_EXERCISE INSTRUCTIONS_: Only the lines from the one containing "Continue the three.js" through the one containing "obj.parent = empty" are wanted. Give them again exactly, both ends included.

(Rows from a 3D modeling dataset)
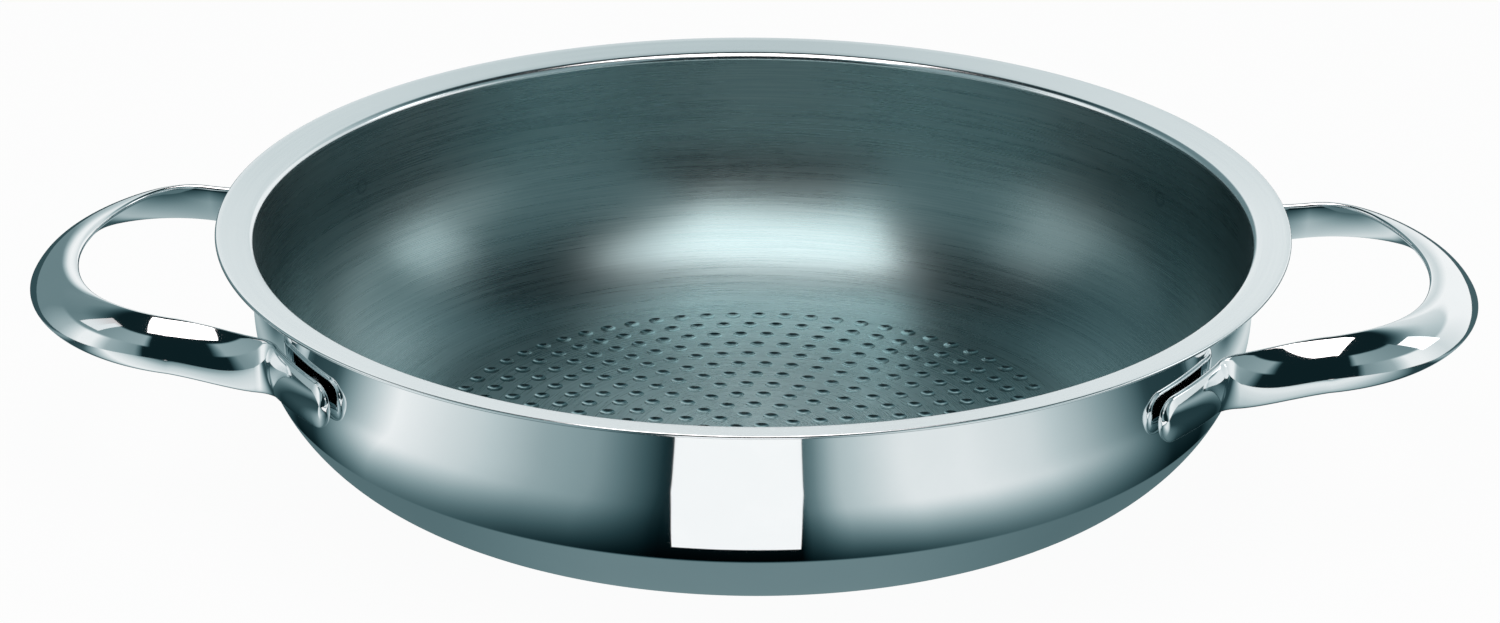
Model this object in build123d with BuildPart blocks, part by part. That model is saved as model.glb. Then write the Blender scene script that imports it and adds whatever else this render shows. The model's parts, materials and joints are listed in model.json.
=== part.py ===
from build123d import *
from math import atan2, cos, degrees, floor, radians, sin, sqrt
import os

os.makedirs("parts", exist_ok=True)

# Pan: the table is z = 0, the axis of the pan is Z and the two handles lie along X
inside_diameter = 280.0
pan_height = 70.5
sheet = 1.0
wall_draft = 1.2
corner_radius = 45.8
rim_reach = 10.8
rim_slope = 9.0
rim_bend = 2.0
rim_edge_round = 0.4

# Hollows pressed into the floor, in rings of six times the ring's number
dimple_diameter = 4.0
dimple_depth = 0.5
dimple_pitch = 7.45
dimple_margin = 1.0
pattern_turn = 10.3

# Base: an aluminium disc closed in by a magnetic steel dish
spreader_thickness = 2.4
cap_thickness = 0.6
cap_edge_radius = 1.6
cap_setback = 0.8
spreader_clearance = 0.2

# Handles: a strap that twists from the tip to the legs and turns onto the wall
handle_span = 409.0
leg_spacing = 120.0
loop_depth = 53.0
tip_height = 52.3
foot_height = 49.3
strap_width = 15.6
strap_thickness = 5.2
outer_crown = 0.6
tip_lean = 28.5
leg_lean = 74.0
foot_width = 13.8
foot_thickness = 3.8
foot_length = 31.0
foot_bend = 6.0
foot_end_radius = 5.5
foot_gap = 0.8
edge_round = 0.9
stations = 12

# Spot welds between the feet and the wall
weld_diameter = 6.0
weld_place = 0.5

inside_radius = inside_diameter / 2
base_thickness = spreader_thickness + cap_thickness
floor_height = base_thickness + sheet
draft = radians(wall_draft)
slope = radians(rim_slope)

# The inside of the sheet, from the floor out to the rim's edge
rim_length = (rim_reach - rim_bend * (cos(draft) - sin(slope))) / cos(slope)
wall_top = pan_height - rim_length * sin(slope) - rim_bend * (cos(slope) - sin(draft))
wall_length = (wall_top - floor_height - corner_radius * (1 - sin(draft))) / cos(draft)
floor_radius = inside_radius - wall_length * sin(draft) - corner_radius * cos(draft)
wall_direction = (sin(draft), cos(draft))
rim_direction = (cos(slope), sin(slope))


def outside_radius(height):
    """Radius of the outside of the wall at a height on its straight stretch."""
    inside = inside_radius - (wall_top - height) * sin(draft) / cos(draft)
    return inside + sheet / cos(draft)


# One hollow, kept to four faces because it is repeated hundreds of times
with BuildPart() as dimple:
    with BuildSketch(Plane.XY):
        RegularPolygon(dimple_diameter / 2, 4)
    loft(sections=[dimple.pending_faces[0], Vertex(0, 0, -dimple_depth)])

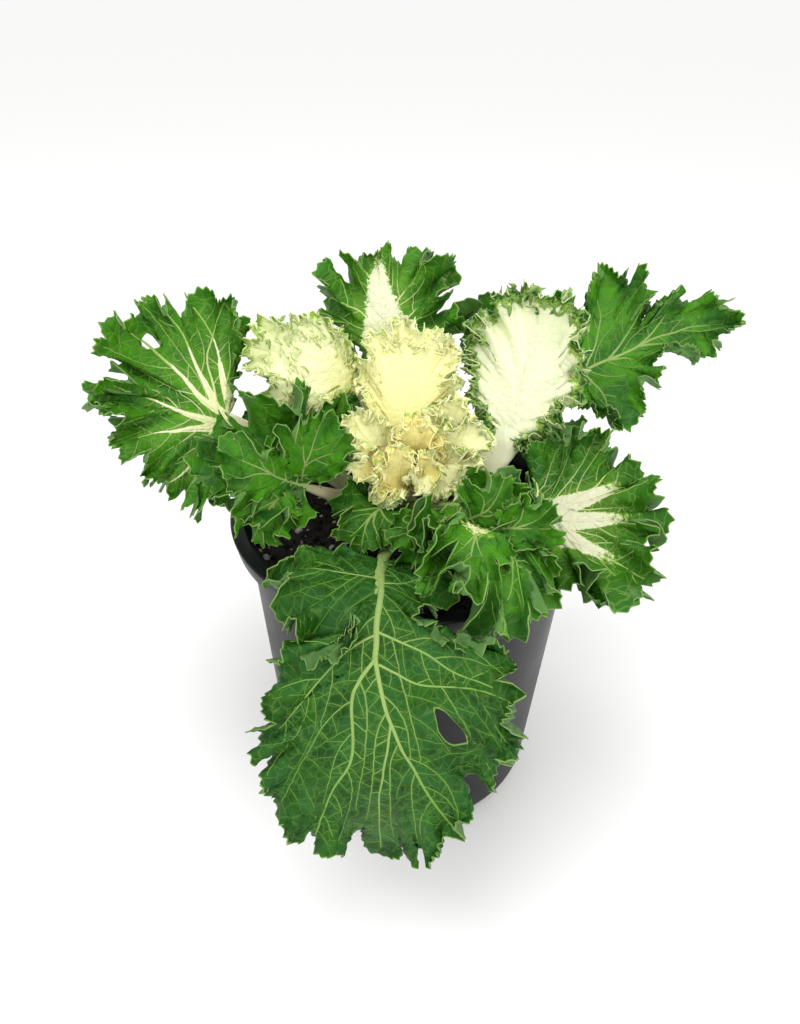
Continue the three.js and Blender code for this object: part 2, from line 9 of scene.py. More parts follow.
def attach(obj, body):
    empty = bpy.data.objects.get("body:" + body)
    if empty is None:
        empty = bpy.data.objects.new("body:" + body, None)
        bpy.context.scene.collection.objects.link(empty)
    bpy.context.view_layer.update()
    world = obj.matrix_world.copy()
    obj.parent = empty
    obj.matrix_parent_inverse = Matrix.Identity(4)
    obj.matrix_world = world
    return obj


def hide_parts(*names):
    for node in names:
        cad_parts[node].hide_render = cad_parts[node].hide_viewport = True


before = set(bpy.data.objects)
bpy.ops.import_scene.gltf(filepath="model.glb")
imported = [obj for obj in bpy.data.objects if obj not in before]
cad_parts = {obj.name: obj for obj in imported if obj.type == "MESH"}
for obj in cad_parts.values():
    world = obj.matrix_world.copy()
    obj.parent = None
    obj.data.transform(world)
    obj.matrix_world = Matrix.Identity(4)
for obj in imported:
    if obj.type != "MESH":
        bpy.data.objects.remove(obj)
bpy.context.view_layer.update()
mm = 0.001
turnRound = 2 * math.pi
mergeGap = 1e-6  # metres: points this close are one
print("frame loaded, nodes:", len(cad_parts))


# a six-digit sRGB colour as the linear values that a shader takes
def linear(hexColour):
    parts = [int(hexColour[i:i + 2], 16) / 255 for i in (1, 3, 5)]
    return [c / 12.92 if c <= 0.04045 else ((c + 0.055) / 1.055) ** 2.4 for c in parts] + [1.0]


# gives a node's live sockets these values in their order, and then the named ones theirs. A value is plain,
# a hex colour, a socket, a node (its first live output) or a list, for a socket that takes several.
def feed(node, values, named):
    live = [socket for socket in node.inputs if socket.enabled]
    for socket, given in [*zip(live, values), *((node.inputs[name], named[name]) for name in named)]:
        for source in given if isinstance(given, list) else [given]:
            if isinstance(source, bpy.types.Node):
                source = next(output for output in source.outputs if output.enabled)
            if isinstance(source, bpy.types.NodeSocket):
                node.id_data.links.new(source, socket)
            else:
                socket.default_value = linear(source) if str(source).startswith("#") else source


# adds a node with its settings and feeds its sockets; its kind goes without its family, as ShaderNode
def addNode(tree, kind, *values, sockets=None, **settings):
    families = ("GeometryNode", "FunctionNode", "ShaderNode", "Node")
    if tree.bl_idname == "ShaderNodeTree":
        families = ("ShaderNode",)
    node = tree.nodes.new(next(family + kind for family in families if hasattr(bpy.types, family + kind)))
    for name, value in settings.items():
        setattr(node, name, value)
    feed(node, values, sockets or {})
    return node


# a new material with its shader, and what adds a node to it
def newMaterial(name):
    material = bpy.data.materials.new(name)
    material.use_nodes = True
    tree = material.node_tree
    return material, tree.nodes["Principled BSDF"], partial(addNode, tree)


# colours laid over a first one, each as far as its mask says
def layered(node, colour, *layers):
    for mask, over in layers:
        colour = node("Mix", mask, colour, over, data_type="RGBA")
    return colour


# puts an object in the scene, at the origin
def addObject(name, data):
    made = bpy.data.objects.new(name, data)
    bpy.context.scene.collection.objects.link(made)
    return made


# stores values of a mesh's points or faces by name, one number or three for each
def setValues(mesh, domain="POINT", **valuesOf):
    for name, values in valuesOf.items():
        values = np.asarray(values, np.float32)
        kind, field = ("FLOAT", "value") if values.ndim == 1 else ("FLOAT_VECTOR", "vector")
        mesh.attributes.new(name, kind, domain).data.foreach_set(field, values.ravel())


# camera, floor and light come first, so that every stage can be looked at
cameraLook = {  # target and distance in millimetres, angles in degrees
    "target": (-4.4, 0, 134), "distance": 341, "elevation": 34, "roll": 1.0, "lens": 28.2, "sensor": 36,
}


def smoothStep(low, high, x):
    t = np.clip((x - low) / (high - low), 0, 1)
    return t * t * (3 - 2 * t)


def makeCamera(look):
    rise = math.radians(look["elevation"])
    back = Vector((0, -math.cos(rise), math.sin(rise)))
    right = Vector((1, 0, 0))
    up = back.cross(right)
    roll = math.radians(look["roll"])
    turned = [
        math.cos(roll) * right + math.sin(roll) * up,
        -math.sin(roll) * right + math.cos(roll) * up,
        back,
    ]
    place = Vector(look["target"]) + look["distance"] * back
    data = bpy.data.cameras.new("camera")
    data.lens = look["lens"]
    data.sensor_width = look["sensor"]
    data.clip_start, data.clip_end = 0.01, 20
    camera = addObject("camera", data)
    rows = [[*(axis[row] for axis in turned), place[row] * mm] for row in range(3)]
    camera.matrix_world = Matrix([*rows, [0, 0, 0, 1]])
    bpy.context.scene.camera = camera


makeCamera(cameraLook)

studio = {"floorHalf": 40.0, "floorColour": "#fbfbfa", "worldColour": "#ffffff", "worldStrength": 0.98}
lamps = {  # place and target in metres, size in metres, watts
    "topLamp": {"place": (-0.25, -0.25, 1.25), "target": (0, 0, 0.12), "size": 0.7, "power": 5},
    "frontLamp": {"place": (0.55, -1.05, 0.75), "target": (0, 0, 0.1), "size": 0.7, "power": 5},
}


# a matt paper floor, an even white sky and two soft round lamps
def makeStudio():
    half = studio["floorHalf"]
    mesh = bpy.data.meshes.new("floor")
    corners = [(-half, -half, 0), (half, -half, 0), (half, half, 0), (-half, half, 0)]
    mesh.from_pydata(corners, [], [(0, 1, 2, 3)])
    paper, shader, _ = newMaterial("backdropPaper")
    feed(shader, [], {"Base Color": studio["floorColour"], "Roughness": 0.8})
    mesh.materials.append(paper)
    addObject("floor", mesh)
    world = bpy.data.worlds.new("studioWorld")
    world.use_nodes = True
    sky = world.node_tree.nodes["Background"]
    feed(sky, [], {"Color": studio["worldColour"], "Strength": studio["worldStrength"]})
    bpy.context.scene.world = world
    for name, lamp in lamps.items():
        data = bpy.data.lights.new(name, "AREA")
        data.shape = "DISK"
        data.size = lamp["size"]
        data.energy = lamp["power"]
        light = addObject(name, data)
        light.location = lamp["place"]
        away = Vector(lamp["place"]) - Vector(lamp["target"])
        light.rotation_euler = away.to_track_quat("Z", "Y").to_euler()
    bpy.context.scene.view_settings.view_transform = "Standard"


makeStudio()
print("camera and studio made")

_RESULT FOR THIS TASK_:
Continue the three.js and Blender code for this object: part 2, from line 9 of scene.py. More parts follow.
def attach(obj, body):
    empty = bpy.data.objects.get("body:" + body)
    if empty is None:
        empty = bpy.data.objects.new("body:" + body, None)
        bpy.context.scene.collection.objects.link(empty)
    bpy.context.view_layer.update()
    world = obj.matrix_world.copy()
    obj.parent = empty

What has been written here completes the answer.